If your friend says, “Some people are late a lot,” they’re implying something. If you glare and say, “Are you talking about me?” you’re inferring it.
It’s a subtle dance of passive-aggressive communication.
“Peruse”
Most people think it means “to skim.” It actually means “to read carefully.”
So when you say you “perused the contract,” you’re either lying or a lawyer.
“Skimmed” is perfectly respectable and far more honest.
“Ironic” vs. “Coincidental”
“I just ran into my ex at Costco” is coincidental, not ironic.
If your ex works at Costco and you show up wearing the shirt they gave you, that’s closer to irony.
The difference is small but important, like the gap between awkward and restraining order.
“Historic” vs. “Historical”
Something “historic” is significant in history. Something “historical” is simply related to history.
A presidential election can be historic. A documentary about it is historical.
Mix them up, and you sound like you’re narrating a museum exhibit wrong.
“Refute” vs. “Rebut”
To “refute” means to prove something wrong.
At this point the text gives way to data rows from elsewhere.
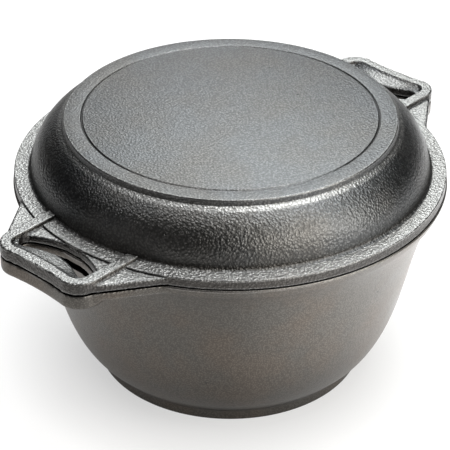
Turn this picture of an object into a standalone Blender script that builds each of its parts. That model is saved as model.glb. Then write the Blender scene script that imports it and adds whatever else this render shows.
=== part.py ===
"""Cast iron pot closed by a second casting, a shallow skillet that lies upside down on it as its lid.

Metres, +Z up. The origin is the centre of the pot's foot, on the surface that it stands on. The two
loop handles of each casting lie along X. Each casting is one turned body with its handles joined on.
A handle is drawn once, in its own frame: u runs out along X, v across it, and h away from the parting
plane between the two castings, up on the lid and down on the pot.
"""

import math

import bmesh
import bpy

MM = 0.001

# Driving dimensions of the turned bodies
POT_RIM_RADIUS = 140.2 * MM
LID_RIM_RADIUS = 138.9 * MM
POT_HEIGHT = 134.1 * MM
CLOSED_HEIGHT = 176.2 * MM
SEAT_GAP = 0.3 * MM
WALL = 3.9 * MM
FLOOR = 4.6 * MM
EDGE = 0.8 * MM
SEGMENTS = 72

# Pot: the wall flares towards a drafted band round the rim, and the cavity has a curve of its own
FOOT_RADIUS = 88.9 * MM
FOOT_HEIGHT = 7.2 * MM
FOOT_ROUND = 1.5 * MM
BAND_HEIGHT = 7.3 * MM
BAND_FOOT_RADIUS = 137.4 * MM
WALL_START = (90.1 * MM, 8.4 * MM)
WALL_START_ANGLE = math.radians(39)
WALL_START_REACH = 38 * MM
WALL_TOP_RADIUS = 135.2 * MM
WALL_END_ANGLE = math.radians(61)
WALL_END_REACH = 39 * MM
CAVITY_START_REACH = 30 * MM
CAVITY_TOP_RADIUS = 128.4 * MM
CAVITY_END_ANGLE = math.radians(74)
CAVITY_END_REACH = 50 * MM
MOUTH_RADIUS = 129.9 * MM
SEAT_DEPTH = 3.2 * MM

# Lid, a skillet lying on its face
BASE_RADIUS = 106.4 * MM
GROOVE_RADIUS = 94.6 * MM
GROOVE_WIDTH = 1.8 * MM
GROOVE_DEPTH = 0.7 * MM
BASE_STEP = 3.7 * MM
FLANGE_HEIGHT = 6.6 * MM
DOME_START = (107.8 * MM, 171.9 * MM)
DOME_START_ANGLE = math.radians(-29)
DOME_START_REACH = 14 * MM
DOME_END = (128.0 * MM, 144.2 * MM)
DOME_END_ANGLE = math.radians(-82)
DOME_END_REACH = 12.5 * MM
LIP_RADIUS = 129.5 * MM
LIP_WIDTH = 4.3 * MM
LIP_DEPTH = 2.8 * MM

# Loop handle, in its own frame
RELIEF = 0.4 * MM
WEB_HEIGHT = 5.3 * MM
POT_RIB_HEIGHT = 10.2 * MM
POT_RIB_ROUND = 2.2 * MM
LID_RIB_HEIGHT = 8.5 * MM
LID_RIB_ROUND = 1.1 * MM
BAR_OUT = 169.4 * MM
BAR_HOLLOW = 1.6 * MM
BAR_WIDTH = 6.6 * MM
BAR_STRAIGHT = 24.5 * MM
LEG_OUTER = 38.7 * MM
LEG_INNER = 31.2 * MM
OUTER_CORNER = 14 * MM
INNER_CORNER = 8 * MM
WEB_EDGE_POINT = (160.0 * MM, 38.5 * MM)
WEB_EDGE_ANGLE = math.radians(145.5)
WEB_BLEND = 50 * MM
WEB_RIM_RADIUS = 137.2 * MM
WEB_INSET = 0.8 * MM
WEB_TURN_MARGIN = math.radians(7)
SLOT_CENTRE = 144.8 * MM
SLOT_BEND = 8.8 * MM
SLOT_BEND_AT = 28 * MM
SLOT_HALF_LENGTH = 25.0 * MM
SLOT_WIDTH = 12.0 * MM
GRIP_DROP = 0.35 * MM
GRIP_BITE = 1.3 * MM
GRIP_FALL = 2.8 * MM
OVERLAP = 2.0 * MM
POT_HANDLE_ROOT = MOUTH_RADIUS + 1.0 * MM
LID_HANDLE_ROOT = LIP_RADIUS - 4.0 * MM


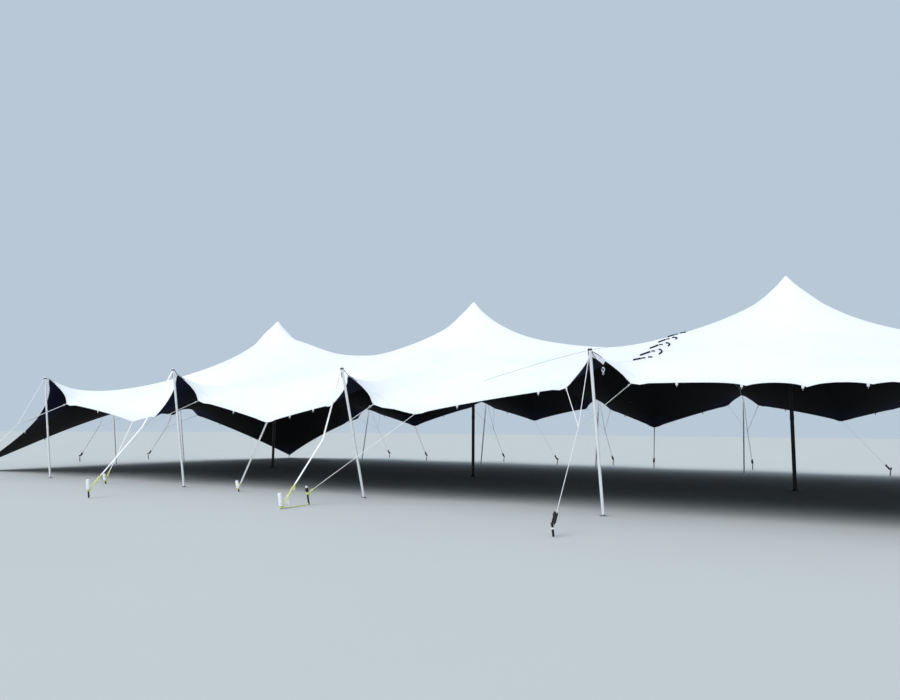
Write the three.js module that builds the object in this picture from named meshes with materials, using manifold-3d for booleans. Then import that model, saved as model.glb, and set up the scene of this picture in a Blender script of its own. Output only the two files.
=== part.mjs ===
// Stretch tent: two elastic canopies laced together over a row of king poles, pushed up along the rim
// by leaning side poles and pulled down between them by ratchet straps to ground stakes.
import * as THREE from 'three';
import { mergeVertices } from 'three/addons/utils/BufferGeometryUtils.js';
import Module from 'manifold-3d';

const wasm = await Module();
wasm.setup();

// Driving dimensions in millimetres. The ridge runs along X, the open front faces -Y, the ground is Z 0,
// and the foot of the middle king pole is the origin.
const KING_POLES = [
  { name: 'king_pole_1', x: -8180, height: 5300 },
  { name: 'king_pole_2', x: 0, height: 5340 },
  { name: 'king_pole_3', x: 8830, height: 5270 },
];
const SIDE_X = [-9060, -3690, 1420, 6540, 11670];
const SEAM_POLE = 3;
// Leaning poles: the foot's distance from the ridge, the lean and height of the head, and how far the tip
// of the cloth hangs below the head and inside it
const FRONT_POLES = [
  { foot: 7640, lean: 340, height: 2750, drop: 40, inset: 110 },
  { foot: 7620, lean: 480, height: 2790, drop: 140, inset: 130 },
  { foot: 7370, lean: 830, height: 2630, drop: 160, inset: 220 },
  { foot: 7640, lean: 560, height: 2760, drop: 65, inset: 110 },
  { foot: 7600, lean: 500, height: 2750, drop: 100, inset: 120 },
];
// The rear poles stand a little off the places of the front ones along the rim
const REAR_POLES = [
  { shift: -840, foot: 7600, lean: 500, height: 2480, drop: 100, inset: 120 },
  { shift: 0, foot: 7600, lean: 500, height: 2750, drop: 100, inset: 120 },
  { shift: -120, foot: 7600, lean: 500, height: 2750, drop: 55, inset: 120 },
  { shift: 100, foot: 7600, lean: 500, height: 2790, drop: 55, inset: 120 },
  { shift: 300, foot: 7600, lean: 500, height: 2750, drop: 100, inset: 120 },
];
const END_POLE = { foot: 7600, lean: 500, height: 2750, drop: 100, inset: 120 };
const LEFT_END_X = -14800;
const RIGHT_END_X = 16700;
const END_POLE_Y = 1600;

// Where the rim is held: a pair of ear points beside each pole, low points between poles, four corners.
const EAR_Y = 7670;
const FRONT_EARS = [
  [{ dx: -730, z: 1670 }, { dx: 600, z: 2030 }],
  [{ dx: -1080, z: 1690 }, { dx: 420, z: 2040 }],
  [{ dx: -650, z: 1910 }, { dx: 410, z: 1900 }],
  [{ dx: -620, z: 2140 }, { dx: 520, z: 2190 }],
  [{ dx: -650, z: 2130 }, { dx: 600, z: 1950 }],
];
const REAR_EARS = [
  [{ dx: -340, z: 1910 }, { dx: 930, z: 2100 }],
  [{ dx: -520, z: 2370 }, { dx: 560, z: 2330 }],
  [{ dx: -370, z: 2280 }, { dx: 600, z: 2230 }],
  [{ dx: -460, z: 2350 }, { dx: 540, z: 2340 }],
  [{ dx: -600, z: 2230 }, { dx: 550, z: 2230 }],
];
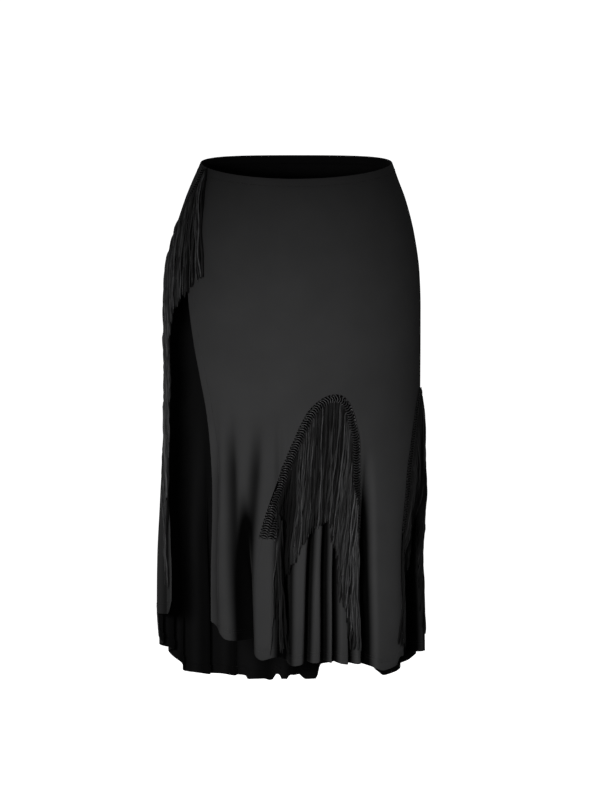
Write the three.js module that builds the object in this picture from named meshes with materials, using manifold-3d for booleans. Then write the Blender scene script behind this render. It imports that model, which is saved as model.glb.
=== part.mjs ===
// A black stretch-jersey dance skirt in its worn, hollow form: fitted over the hip, flared below,
// open down one side. A godet is let in under each of two leaning arches, and a braid with
// hanging fringe covers each arch and the rear edge of the side slit.
// Millimetres, +Z up, the front faces -Y and the slit is towards -X. The origin is the middle of
// the waist, at the height of its side seam. An angle runs round the skirt from 0 at the front
// through 90 at +X; the slit lies between -35 and -76 degrees.
import * as THREE from "three";
import Module from "manifold-3d";

// Driving sizes
const CLOTH = 1.2; // wall of the jersey
const SEAM = 0.36; // gap between two sewn pieces, along the cloth
const BRAID_WIDTH = 13;
const BRAID_THICKNESS = 2;
const BRAID_GAP = 0.4; // braid to the cloth under it
const FRINGE_DROP = 158; // hanging length of a strand
const FRINGE_UNEVEN = 9; // how far strand lengths differ
const LOCK_WIDTH = 2.3;
const LOCK_HEIGHT = 1.5;
const ROOT_REACH = 4; // a lock leaves the braid's edge by this much before it hangs
const LAYERS = 4; // locks hang in this many layers over each other
const LAYER_PITCH = 1.9;
const FIRST_LIFT = 1.4; // middle of the first layer above the cloth's ridges
const FRONT_WAIST_DIP = 14.3; // the waist slopes down to the front by this much
const WAIST_SCOOP = 6.7; // and is scooped by this much more at the middle front and back
const ARCH_TOP = -309; // height of both arches' apexes
const FRONT_ARCH = 19.5; // angle of the front arch's apex
const SIDE_ARCH = 86; // angle of the side arch's apex and of the side seam above it
const EVEN_HEM = -665; // the height that rows of points are laid out to, before the hem's own shape
const HEM_PULL = 110; // how far below the apexes the hem's shape starts to move the rows
const RAD = Math.PI / 180;

// Half width, depth to the front, depth to the back and sideways shift of the section at a height
const BODY = [
  { z: 20, half: 123.5, front: 93, back: 95, shift: 4.5 },
  { z: 0, half: 130.5, front: 97, back: 102, shift: 4.6 },
  { z: -25, half: 140.5, front: 101, back: 110, shift: 3.6 },
  { z: -50, half: 150.3, front: 105, back: 118, shift: 3.2 },
  { z: -100, half: 164.3, front: 110, back: 130, shift: 1.7 },
  { z: -150, half: 172.3, front: 114, back: 137, shift: 0.5 },
  { z: -200, half: 175.3, front: 117, back: 139, shift: -0.8 },
  { z: -265, half: 175.5, front: 121, back: 138, shift: -1 },
  { z: -314, half: 175.5, front: 127, back: 139, shift: -1.2 },
  { z: -400, half: 177.5, front: 136, back: 143, shift: -1.8 },
  { z: -460, half: 180, front: 142, back: 147, shift: -2.8 },
  { z: -540, half: 183.7, front: 148, back: 153, shift: -4.3 },
  { z: -650, half: 186.5, front: 154, back: 160, shift: -2.5 },
  { z: -770, half: 187.5, front: 158, back: 166, shift: -2 },
];

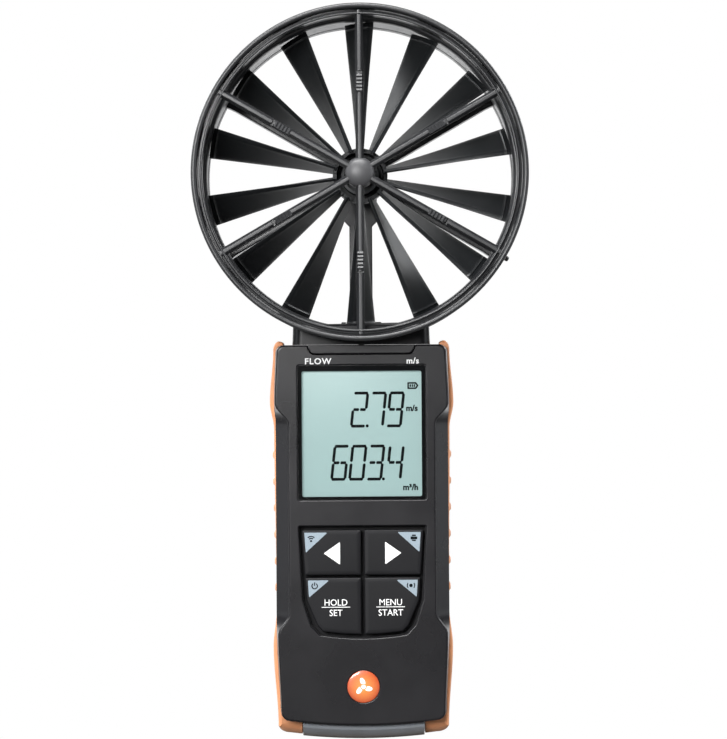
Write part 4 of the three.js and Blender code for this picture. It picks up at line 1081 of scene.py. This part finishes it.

To “rebut” means to argue against it.
Unless you’ve got solid evidence, you’re rebutting, not refuting.
Using “refute” too early is like calling checkmate while your opponent still has pieces left.
“Less” vs. “Fewer”
Use “fewer” for countable things and “less” for things you measure.
You can have fewer cookies, but less sugar.
Every grocery store sign that says “10 items or less” is technically wrong, but we’ve all given up.
“Than” vs. “Then”
“Than” compares. “Then” refers to time.
It’s “better than,” not “better then,” unless you’re ranking past versions of yourself.
This one sneaks past spellcheck constantly, and it’s the reason English teachers need therapy.
“Pacifically” vs. “Specifically”
No one’s ever sailed the Pacific Ocean mid-conversation, but that hasn’t stopped people from saying it.
It’s one of those words that slips out before your brain hits the brakes.
The good news? Everyone knows what you meant. The bad news? They’re still judging you.
“Literally” (Again)
Yes, it’s here twice because it deserves it. The misuse is that serious.
If your head “literally exploded,” we’d be calling 911, not liking your post.
Use it sparingly, or at least ironically, which we’ve already established is not the same thing as coincidentally.
“Factoid”
This one sounds factual but means “a false or trivial piece of information.”
So when a newscaster says, “Here’s a fun factoid,” they’re technically saying, “Here’s something wrong or meaningless.”
It’s basically a verbal clickbait ad.
“Enormity”
It doesn’t mean “enormousness.” It means “great evil” or “moral outrage.”
Saying “the enormity of our wedding cake” makes it sound like a crime scene.
Unless you’re talking about villainy, stick with “enormous” or “massive.”